Mercury, November/December 2003 Table of Contents

planet
Image courtesy of John Whatmough.

by Gibor B. Basri

Recent discoveries inside and outside the solar system have complicated our perception of what constitutes a "planet."

Even before civilization, people looked at the sky and recognized different celestial objects. The Sun defined daytime and the stars provided a fixed background of twinkling lights at night. Among the stars moved the Moon and a few special steadier lights. The Greeks called the moving lights "planets," which was derived from their word for "wanderer." The Greeks included the Sun and Moon as planets, along with Mercury, Venus, Mars, Jupiter, and Saturn, because motion against the stars was their defining characteristic of "planet." Both the stars and planets were thought to revolve around Earth.

After the Copernican Revolution, we recognize the Moon as the only natural body that orbits Earth. We have also discovered that the Sun is a very nearby example of a star, and the visible planets are other large bodies that orbit the Sun. We see them by reflected sunlight, while stars produce their own visible light.
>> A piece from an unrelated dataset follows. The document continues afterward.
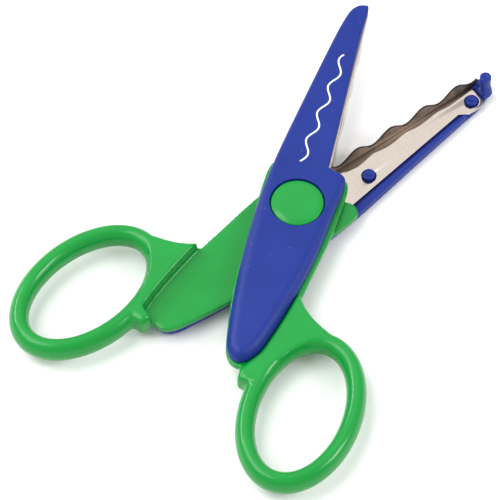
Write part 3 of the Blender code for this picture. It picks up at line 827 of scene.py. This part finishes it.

This understanding yields a Webster’s dictionary definition of the word "planet": any heavenly body that shines by reflected sunlight and revolves about the Sun.

In the past century astronomers gained much understanding of our solar system, and robotic spacecraft have visited most of the planets. Yet today, astronomers find themselves unable to agree upon a succinct definition of the word "planet." After the recent discoveries of objects in the outer solar system, extrasolar planets, brown dwarfs, and free-floating objects of planetary mass, we realize the longstanding definition of "planet" is overly simplistic and narrow. There is much, much more than meets the eye.